Improved Liquidity and Exit Opportunities
Going public affords liquidity to a company's owners, providing them with an exit strategy. There is generally no market for part or even the whole of a closely held company. In contrast, there is generally a market for shares representing even a small percentage of a public company's outstanding equity. The existence of a public market for a company's shares makes sales of a company's shares easier, providing an exit strategy for shareholders. However, underwriters may require a "lock-up" of existing shareholders' shares for a specified period following an offering (typically 90 to 270 days, with 180 days common).
When a shareholder dies, his estate may have to dispose of his holdings to pay estate taxes. The estate will be able to dispose of stock more easily if there is a public market for the stock. Taxable value of publicly traded shares included in a deceased shareholder's estate is readily determinable; however, when the security is traded at a price far above its book value and at a very high multiple of earnings, the estate tax valuation, which is determined at least in part by reference to the public market price, may be considerably higher than the valuation that would have been established if the business were privately owned.
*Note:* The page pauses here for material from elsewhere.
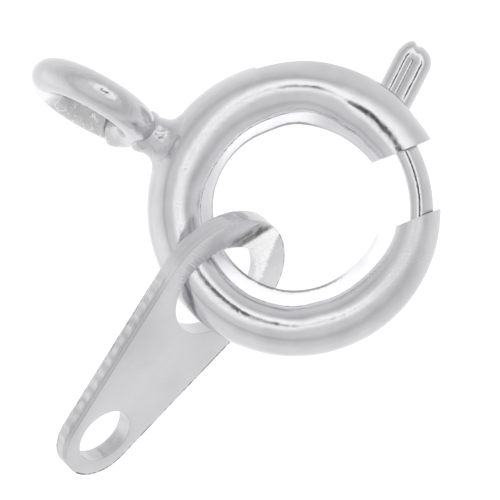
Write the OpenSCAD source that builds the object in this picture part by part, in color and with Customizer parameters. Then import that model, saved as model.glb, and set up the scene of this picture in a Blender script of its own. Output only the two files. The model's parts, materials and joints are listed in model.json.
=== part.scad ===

3. Disadvantages of Going Public
Loss of Confidentiality, Increased Expense and Liability Exposure
The initial prospectus and subsequent OSC filings will reveal significant information about a company that would otherwise not be available, including management remuneration. Public availability of certain information, such as sales, profits, salaries, employee benefits, competitive position, mode of operation, and material contracts, gives competitors of the company an advantage that they would not otherwise have. Once public, the OSC requires the issuer to make annual, quarterly, and continuous reports of all material events. Although these reports may not be as detailed as the registration requirement for an initial public offering, the reports require the assistance of lawyers, accountants, and public relations professionals. Also, potential liability is connected with these disclosure requirements, placing a burden on public companies that is difficult to quantify. Finally, public companies are inherently transparent: regular fillings and required public disclosures result in a significant loss of a company's confidentiality.
Additionally,
the stock exchanges and Nasdaq require immediate public disclosure of all
significant events that could affect an investor's decision to buy, sell
or hold the company's shares. Access to this information may also affect
the relationship of management with labor and the company's relationship
with outside interest groups. The adequacy of public disclosure will be
judged in hindsight and may be a source of litigation. The company, its
directors, officers and controlling persons face potential liability for
material misstatements, omissions or misleading statements made in the
registration statement filed with the OSC or in subsequent public filings.
Significant corporate action will be subject to scrutiny by the investment
community, shareholders and securities regulators.
Dilution
of Ownership and Loss of Control
Existing
shareholders incur an immediate dilution of their shares as a result of a
public offering. In the long run, management may risk losing control or
even an unfriendly takeover. This risk can be minimized by limiting the
number of shares sold to the public, seeking to ensure a wide distribution
of shares to the public, creating classes of shares with differentiated
voting rights, adopting super-majority provisions or staggering the terms
of directors. Defensive provisions, however, may not be acceptable to the
underwriters in an initial public offering and differentiating voting
rights can depress the price of the securities with less voting power.
Raising funds through alternatives such as private placements may also
involve dilution of shares and loss of control. After a public offering,
any dividends paid would have to be paid pro rata to the public
shareholders and the prior shareholders.